Goal ▸ Copy out all of the data exactly as it appears.

Given data ▸
BEGIN
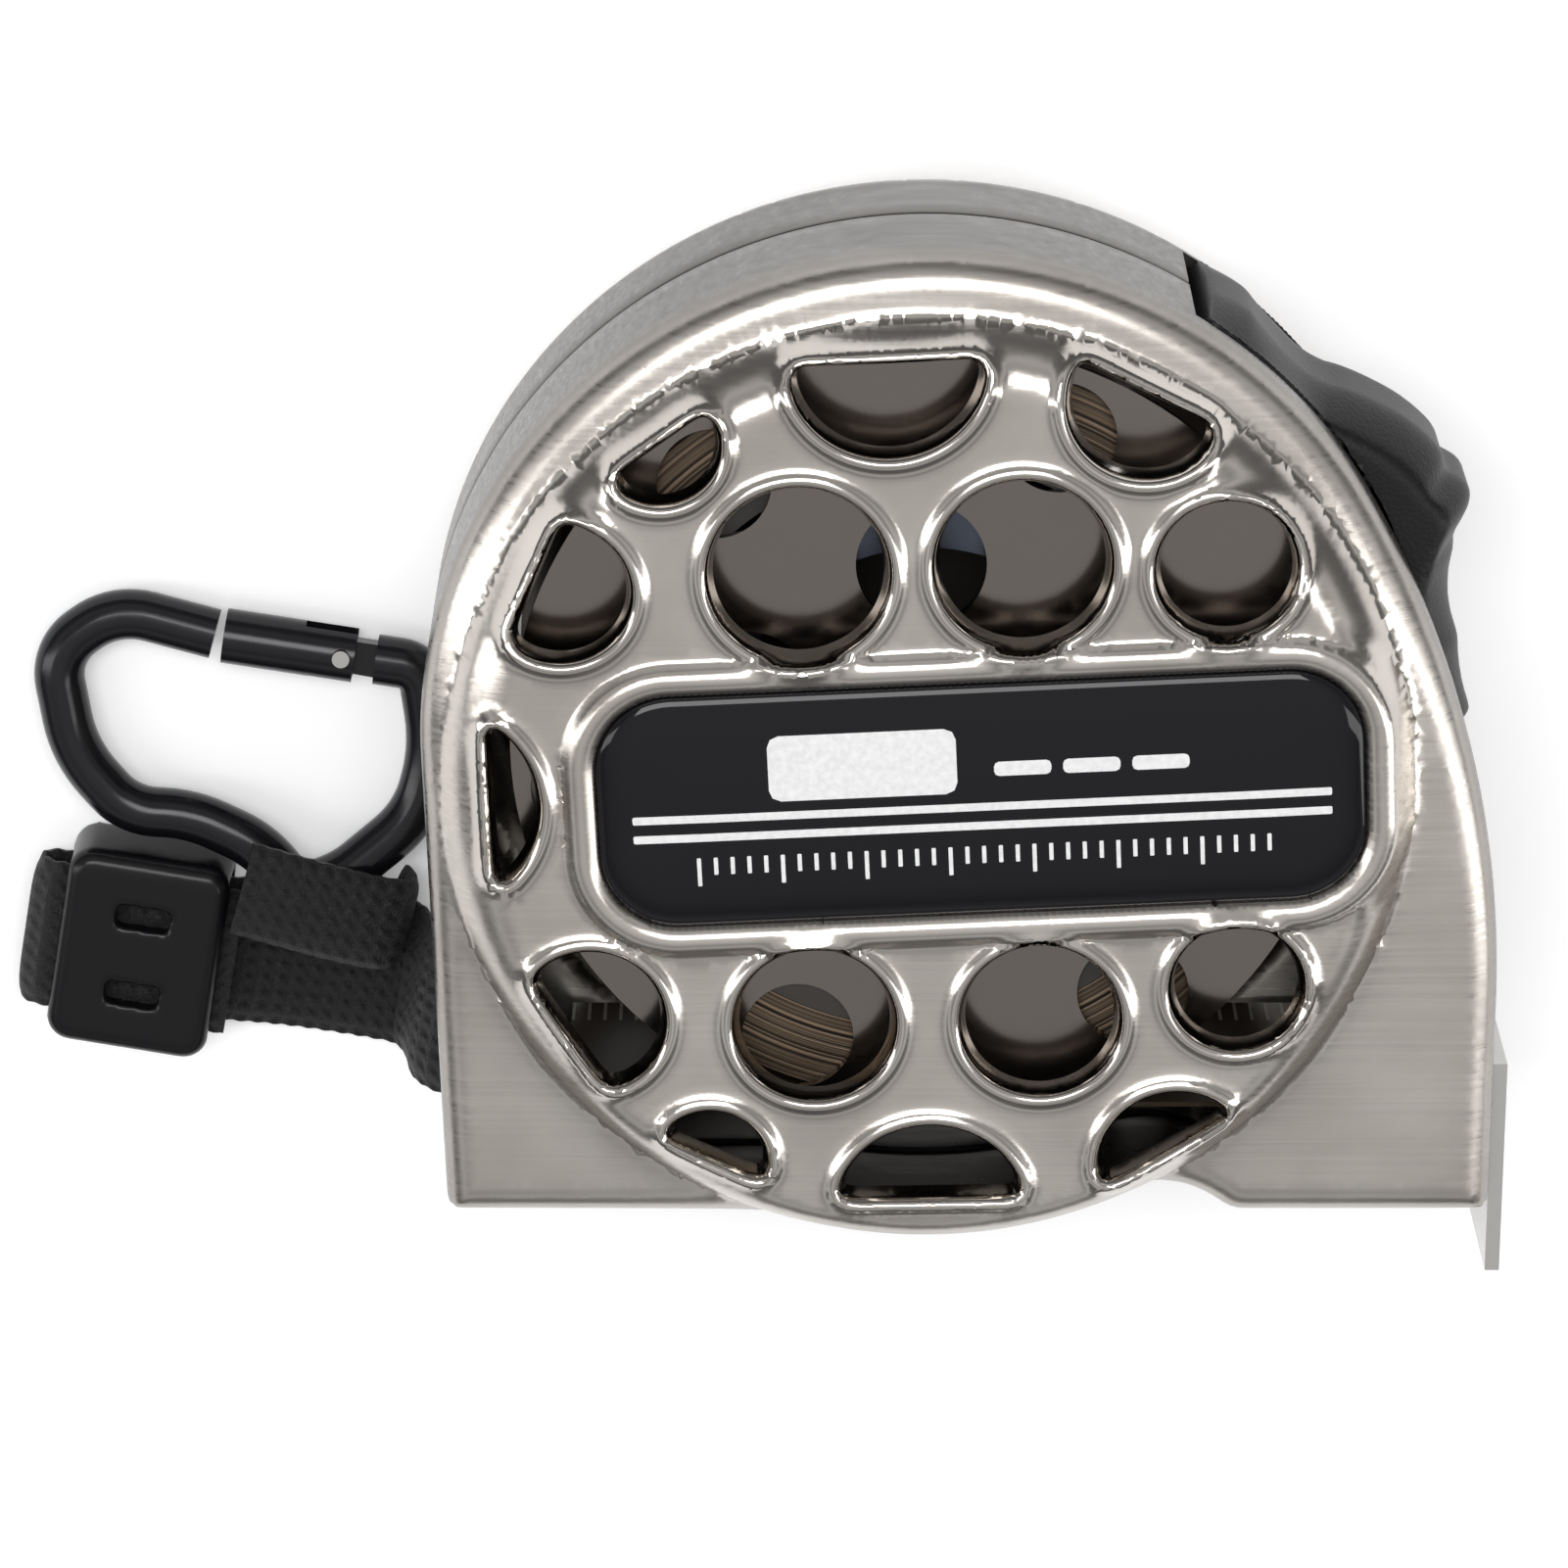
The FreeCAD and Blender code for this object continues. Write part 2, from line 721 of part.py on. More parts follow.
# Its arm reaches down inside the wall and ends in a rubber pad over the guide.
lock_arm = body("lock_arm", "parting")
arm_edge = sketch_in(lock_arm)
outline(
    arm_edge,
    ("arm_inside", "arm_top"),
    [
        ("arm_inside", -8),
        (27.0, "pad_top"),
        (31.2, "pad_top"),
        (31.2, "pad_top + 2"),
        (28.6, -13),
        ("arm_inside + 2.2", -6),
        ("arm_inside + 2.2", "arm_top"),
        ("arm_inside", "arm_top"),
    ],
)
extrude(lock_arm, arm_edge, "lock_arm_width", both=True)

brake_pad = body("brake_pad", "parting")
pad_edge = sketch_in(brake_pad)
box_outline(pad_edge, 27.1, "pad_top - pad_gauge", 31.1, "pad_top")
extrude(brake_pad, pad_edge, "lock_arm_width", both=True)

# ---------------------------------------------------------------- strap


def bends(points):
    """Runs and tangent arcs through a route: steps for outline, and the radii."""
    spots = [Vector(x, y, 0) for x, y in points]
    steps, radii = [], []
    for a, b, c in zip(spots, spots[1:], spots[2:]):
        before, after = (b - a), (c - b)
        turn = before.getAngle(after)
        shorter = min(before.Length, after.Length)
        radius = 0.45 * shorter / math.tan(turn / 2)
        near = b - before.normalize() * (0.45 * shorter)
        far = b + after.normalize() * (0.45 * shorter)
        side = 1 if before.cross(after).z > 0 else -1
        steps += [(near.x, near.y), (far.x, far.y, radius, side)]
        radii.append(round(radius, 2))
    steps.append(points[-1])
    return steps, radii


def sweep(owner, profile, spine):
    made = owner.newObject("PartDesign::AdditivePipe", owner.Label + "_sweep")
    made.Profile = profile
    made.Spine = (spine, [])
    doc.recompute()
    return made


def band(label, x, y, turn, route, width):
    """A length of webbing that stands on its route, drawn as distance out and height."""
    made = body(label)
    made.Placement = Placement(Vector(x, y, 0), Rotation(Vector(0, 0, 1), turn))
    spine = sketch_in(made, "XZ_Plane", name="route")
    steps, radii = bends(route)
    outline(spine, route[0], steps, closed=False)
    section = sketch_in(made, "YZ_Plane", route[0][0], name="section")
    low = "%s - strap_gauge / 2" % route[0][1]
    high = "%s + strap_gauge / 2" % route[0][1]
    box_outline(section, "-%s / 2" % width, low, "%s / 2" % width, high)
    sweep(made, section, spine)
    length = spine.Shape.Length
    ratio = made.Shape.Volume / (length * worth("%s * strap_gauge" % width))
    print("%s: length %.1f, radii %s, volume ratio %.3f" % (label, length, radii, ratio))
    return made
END
Written answer ▸
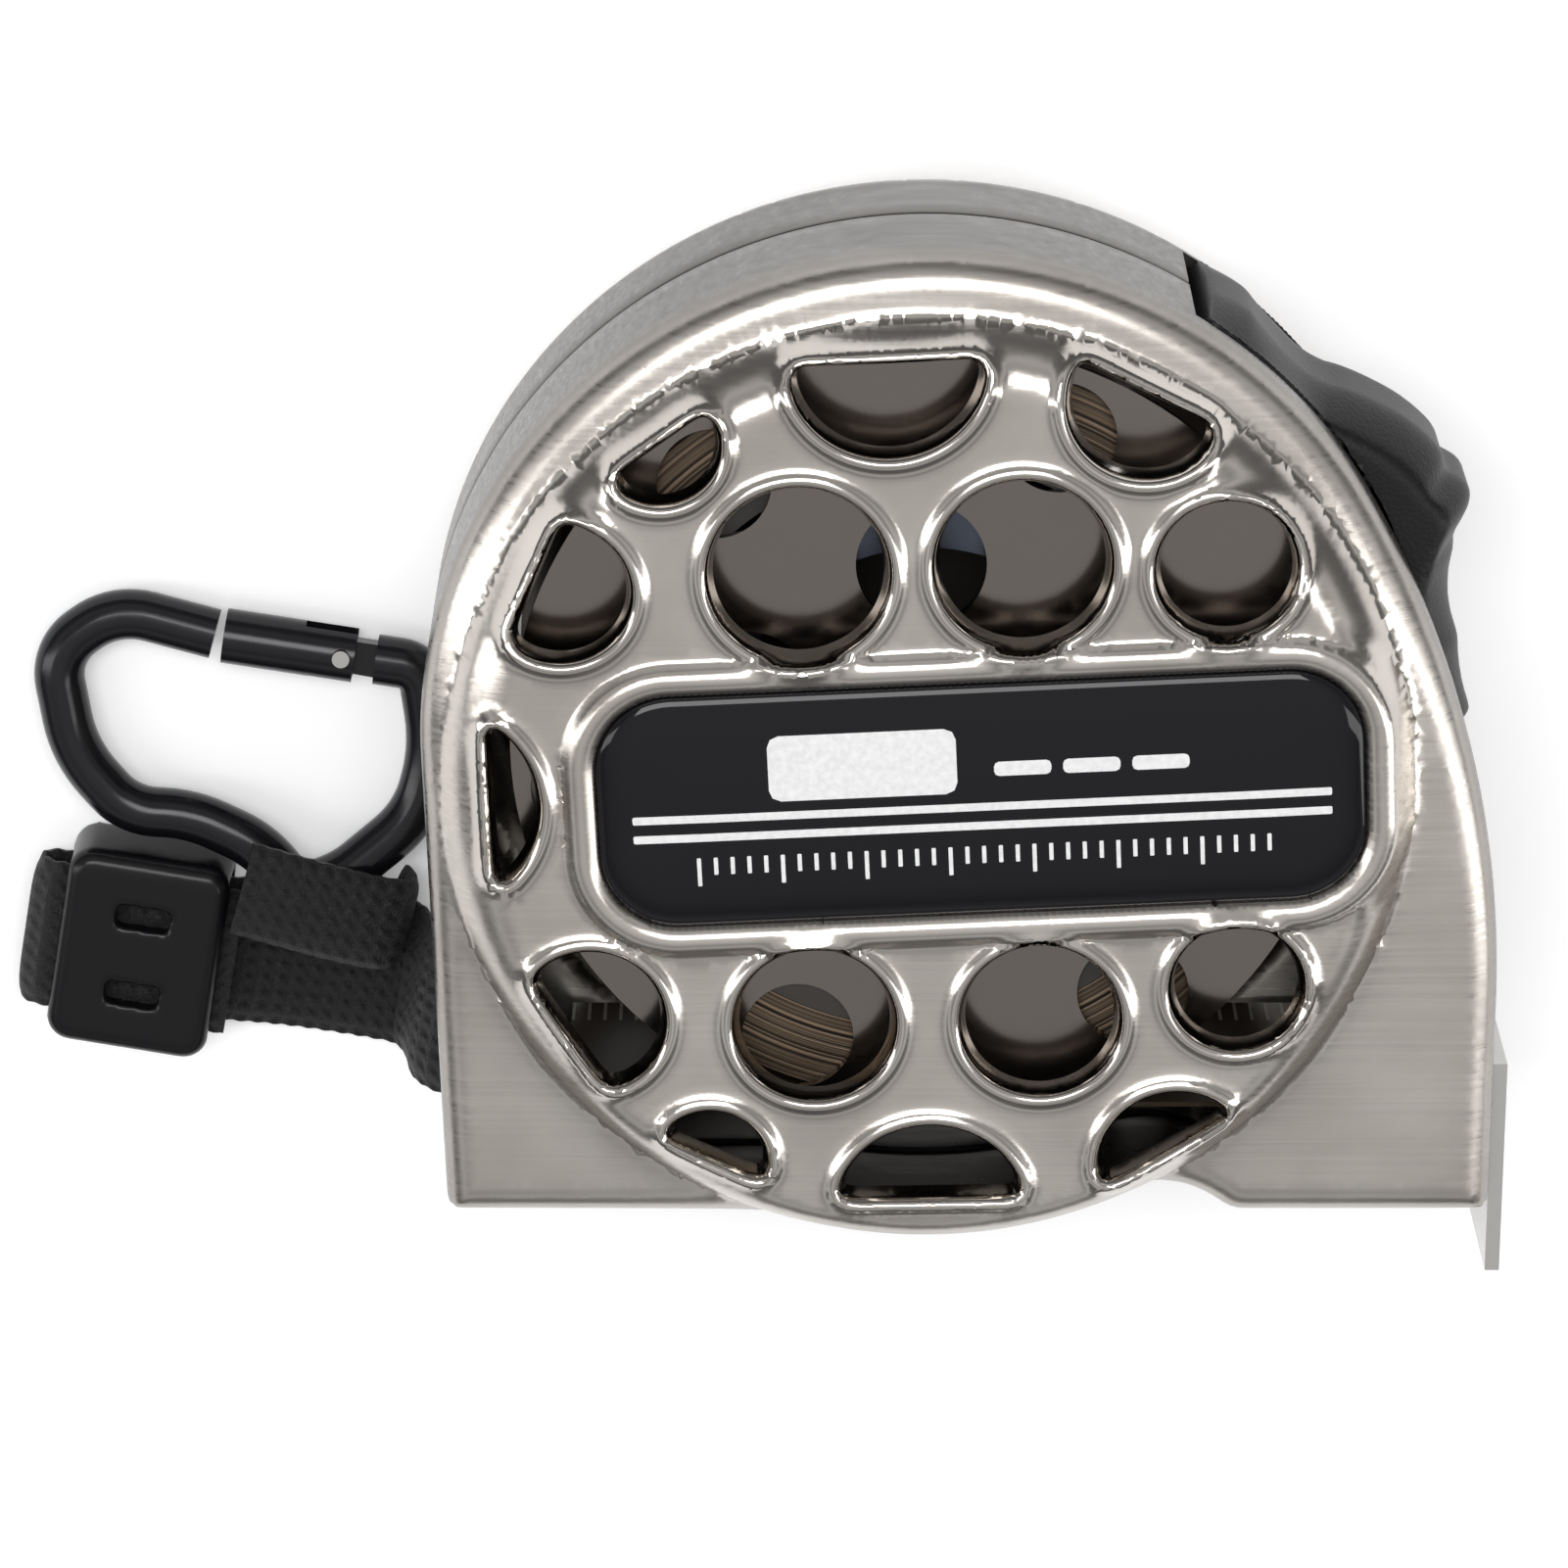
The FreeCAD and Blender code for this object continues. Write part 2, from line 721 of part.py on. More parts follow.
# Its arm reaches down inside the wall and ends in a rubber pad over the guide.
lock_arm = body("lock_arm", "parting")
arm_edge = sketch_in(lock_arm)
outline(
    arm_edge,
    ("arm_inside", "arm_top"),
    [
        ("arm_inside", -8),
        (27.0, "pad_top"),
        (31.2, "pad_top"),
        (31.2, "pad_top + 2"),
        (28.6, -13),
        ("arm_inside + 2.2", -6),
        ("arm_inside + 2.2", "arm_top"),
        ("arm_inside", "arm_top"),
    ],
)
extrude(lock_arm, arm_edge, "lock_arm_width", both=True)

brake_pad = body("brake_pad", "parting")
pad_edge = sketch_in(brake_pad)
box_outline(pad_edge, 27.1, "pad_top - pad_gauge", 31.1, "pad_top")
extrude(brake_pad, pad_edge, "lock_arm_width", both=True)

# ---------------------------------------------------------------- strap


def bends(points):
    """Runs and tangent arcs through a route: steps for outline, and the radii."""
    spots = [Vector(x, y, 0) for x, y in points]
    steps, radii = [], []
    for a, b, c in zip(spots, spots[1:], spots[2:]):
        before, after = (b - a), (c - b)
        turn = before.getAngle(after)
        shorter = min(before.Length, after.Length)
        radius = 0.45 * shorter / math.tan(turn / 2)
        near = b - before.normalize() * (0.45 * shorter)
        far = b + after.normalize() * (0.45 * shorter)
        side = 1 if before.cross(after).z > 0 else -1
        steps += [(near.x, near.y), (far.x, far.y, radius, side)]
        radii.append(round(radius, 2))
    steps.append(points[-1])
    return steps, radii


def sweep(owner, profile, spine):
    made = owner.newObject("PartDesign::AdditivePipe", owner.Label + "_sweep")
    made.Profile = profile
    made.Spine = (spine, [])
    doc.recompute()
    return made


def band(label, x, y, turn, route, width):
    """A length of webbing that stands on its route, drawn as distance out and height."""
    made = body(label)
    made.Placement = Placement(Vector(x, y, 0), Rotation(Vector(0, 0, 1), turn))
    spine = sketch_in(made, "XZ_Plane", name="route")
    steps, radii = bends(route)
    outline(spine, route[0], steps, closed=False)
    section = sketch_in(made, "YZ_Plane", route[0][0], name="section")
    low = "%s - strap_gauge / 2" % route[0][1]
    high = "%s + strap_gauge / 2" % route[0][1]
    box_outline(section, "-%s / 2" % width, low, "%s / 2" % width, high)
    sweep(made, section, spine)
    length = spine.Shape.Length
    ratio = made.Shape.Volume / (length * worth("%s * strap_gauge" % width))
    print("%s: length %.1f, radii %s, volume ratio %.3f" % (label, length, radii, ratio))
    return made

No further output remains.